## REQUEST
Stop after the line containing "const midHeight = strapWidth / 2;": print each line exactly from the first line of the listing up to that point.

## DATA SHOWN

** START **

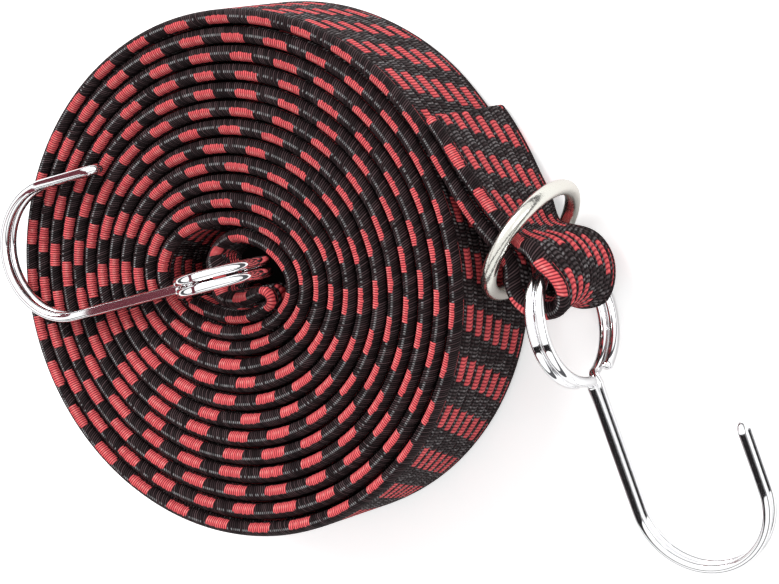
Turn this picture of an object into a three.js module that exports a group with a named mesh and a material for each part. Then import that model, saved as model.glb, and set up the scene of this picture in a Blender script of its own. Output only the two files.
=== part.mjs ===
// Flat bungee cord, wound in a roll, with a double wire hook at each end.
// The strap is a woven sheath over a rubber core. Each end is folded through the eye of a hook.
// A round wire ring clamps the folded outer end. Millimetres, +Z up, the roll lies on Z = 0.
import * as THREE from 'three';

// Strap, lying relaxed in the roll
const strapWidth = 28;
const strapThickness = 2.4;
const edgeThicknessShare = 0.8;
const sheathWall = 0.35;
const sheathEdgeWall = 0.7;
const coreClearance = 0.27;
const coreEdgeClearance = 1;

// Roll, measured on the strap's centre line
const rollRadius = 51.5;
const innerHalfWidth = 15.9;
const innerHalfHeight = 11;
const innerCentre = { x: -2.4, y: -0.1 };
const stepsPerTurn = 22;
const coilSteps = 250;
const neighbourSkip = 4;
const midHeight = strapWidth / 2;

// Hook: one wire, doubled at the tip, with one turn of each end as the eye
const wireDiameter = 2;
const wireGap = 0.3;
const neckFilletRadius = 2;
const shankLength = 26.6;
const bendRadius = 13.5;
const tipLength = 12;
const eyeEndAngle = THREE.MathUtils.degToRad(19);
const wireSides = 8;
const eyeSteps = 20;
const bendSteps = 12;
const filletSteps = 4;
const hairpinSteps = 4;

// Outer hook: its eye stands upright beside the roll and its bend rests on the same surface.
// The eye's centre is given from the clamp's.
const outerEyeRadius = 11.9;
const outerEyeReach = { x: 9.04, y: -14.45 };
const outerShankAzimuth = THREE.MathUtils.degToRad(-74.7);

// Inner hook: it lies flat on the upper face of the roll, its eye sunk into the hole
const innerEyeRadius = 8.8;
const innerEyeCentre = { x: -1.3, y: 0.9 };
const innerShankAzimuth = THREE.MathUtils.degToRad(196.6);
const touchGap = 0.3;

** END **

## EXERCISE SOLUTION
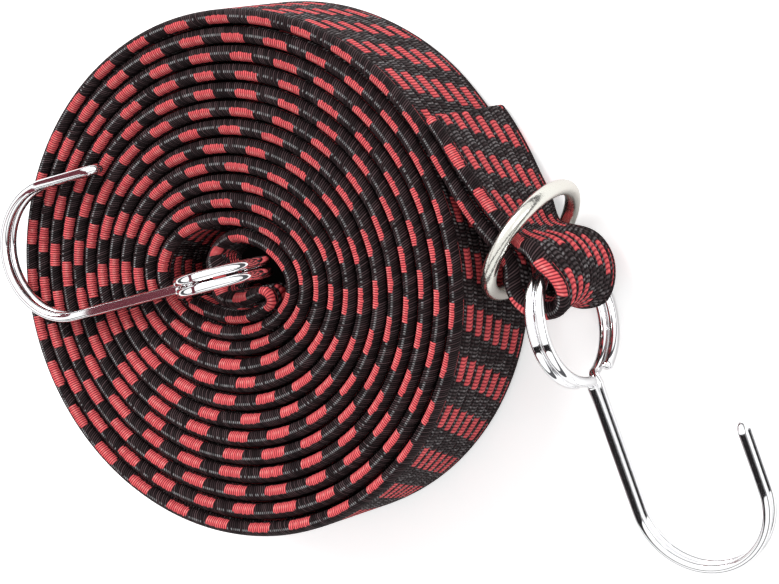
Turn this picture of an object into a three.js module that exports a group with a named mesh and a material for each part. Then import that model, saved as model.glb, and set up the scene of this picture in a Blender script of its own. Output only the two files.
=== part.mjs ===
// Flat bungee cord, wound in a roll, with a double wire hook at each end.
// The strap is a woven sheath over a rubber core. Each end is folded through the eye of a hook.
// A round wire ring clamps the folded outer end. Millimetres, +Z up, the roll lies on Z = 0.
import * as THREE from 'three';

// Strap, lying relaxed in the roll
const strapWidth = 28;
const strapThickness = 2.4;
const edgeThicknessShare = 0.8;
const sheathWall = 0.35;
const sheathEdgeWall = 0.7;
const coreClearance = 0.27;
const coreEdgeClearance = 1;

// Roll, measured on the strap's centre line
const rollRadius = 51.5;
const innerHalfWidth = 15.9;
const innerHalfHeight = 11;
const innerCentre = { x: -2.4, y: -0.1 };
const stepsPerTurn = 22;
const coilSteps = 250;
const neighbourSkip = 4;
const midHeight = strapWidth / 2;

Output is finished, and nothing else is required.